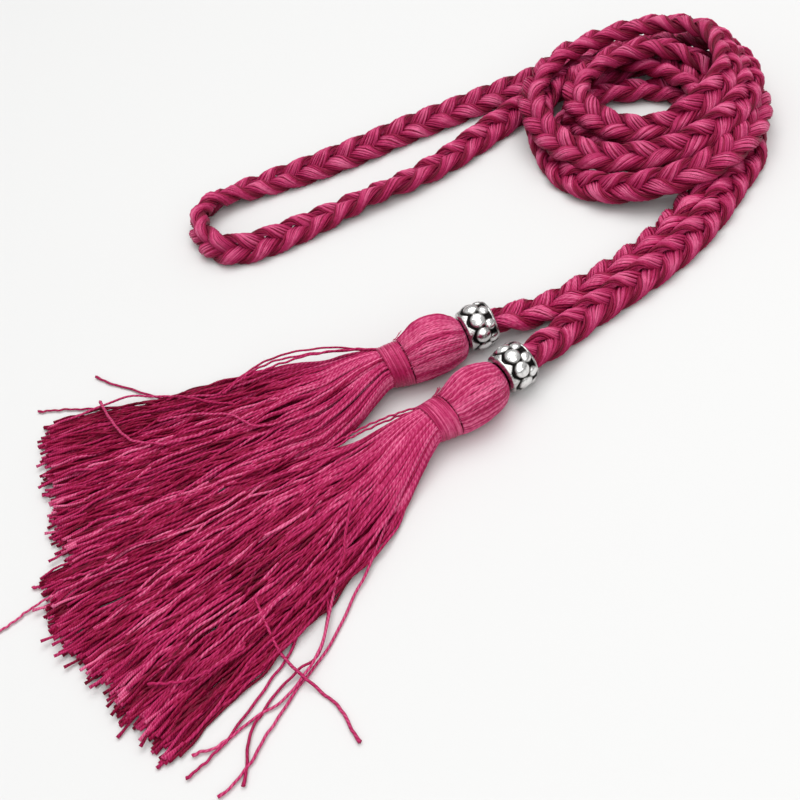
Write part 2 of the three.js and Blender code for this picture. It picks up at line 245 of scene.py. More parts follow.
def tubes(paths, radii, sides=5, up=(0, 0, 1)):
    """Corner points and faces of round tubes along T paths of N points.

    A ring's corner is the path's point plus radius times (cos a across + sin a over), with across
    along up x tangent and over along tangent x across. A flat face closes each end."""
    paths = np.asarray(paths, float)
    count, steps, _ = paths.shape
    radii = np.broadcast_to(radii, (count, steps))
    tangent = unit(np.gradient(paths, axis=1))
    across = unit(np.cross(np.broadcast_to(up, paths.shape), tangent))
    over = np.cross(tangent, across)
    a = 2 * np.pi * np.arange(sides) / sides
    ring = np.cos(a)[:, None] * across[..., None, :] + np.sin(a)[:, None] * over[..., None, :]
    points = (paths[..., None, :] + radii[..., None, None] * ring).reshape(-1, 3)
    grid = np.arange(count * steps * sides).reshape(count, steps, sides)
    nxt = np.roll(grid, -1, axis=2)
    quads = np.stack([grid[:, :-1], nxt[:, :-1], nxt[:, 1:], grid[:, 1:]], -1).reshape(-1, 4)
    caps = np.vstack([grid[:, 0, ::-1], grid[:, -1]])
    length = np.cumsum(np.linalg.norm(np.diff(paths, axis=1, prepend=paths[:, :1]), axis=2), axis=1)
    u = np.broadcast_to(length[..., None], grid.shape)
    v = np.broadcast_to(np.arange(sides) / sides, grid.shape)
    v_next = v + 1 / sides
    uv = np.stack([
        np.stack([u[:, :-1], v[:, :-1]], -1), np.stack([u[:, :-1], v_next[:, :-1]], -1),
        np.stack([u[:, 1:], v_next[:, 1:]], -1), np.stack([u[:, 1:], v[:, 1:]], -1),
    ], 3).reshape(-1, 2)
    cap_uv = np.zeros((caps.size, 2))
    return points, [quads, caps], np.vstack([uv, cap_uv])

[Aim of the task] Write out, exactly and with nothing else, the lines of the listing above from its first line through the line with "of N points.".

[Result of the exercise]
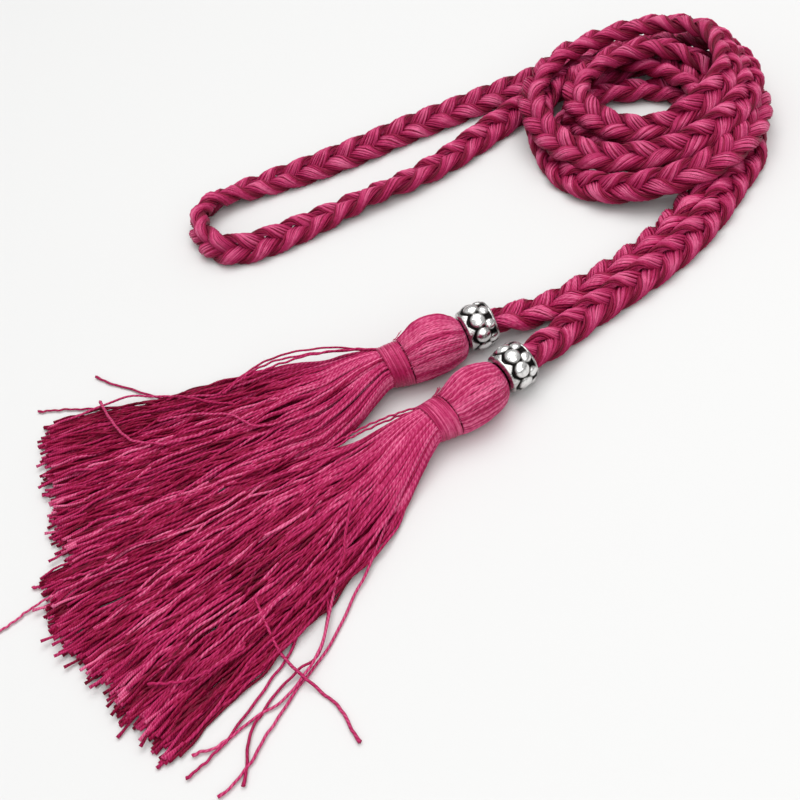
Write part 2 of the three.js and Blender code for this picture. It picks up at line 245 of scene.py. More parts follow.
def tubes(paths, radii, sides=5, up=(0, 0, 1)):
    """Corner points and faces of round tubes along T paths of N points.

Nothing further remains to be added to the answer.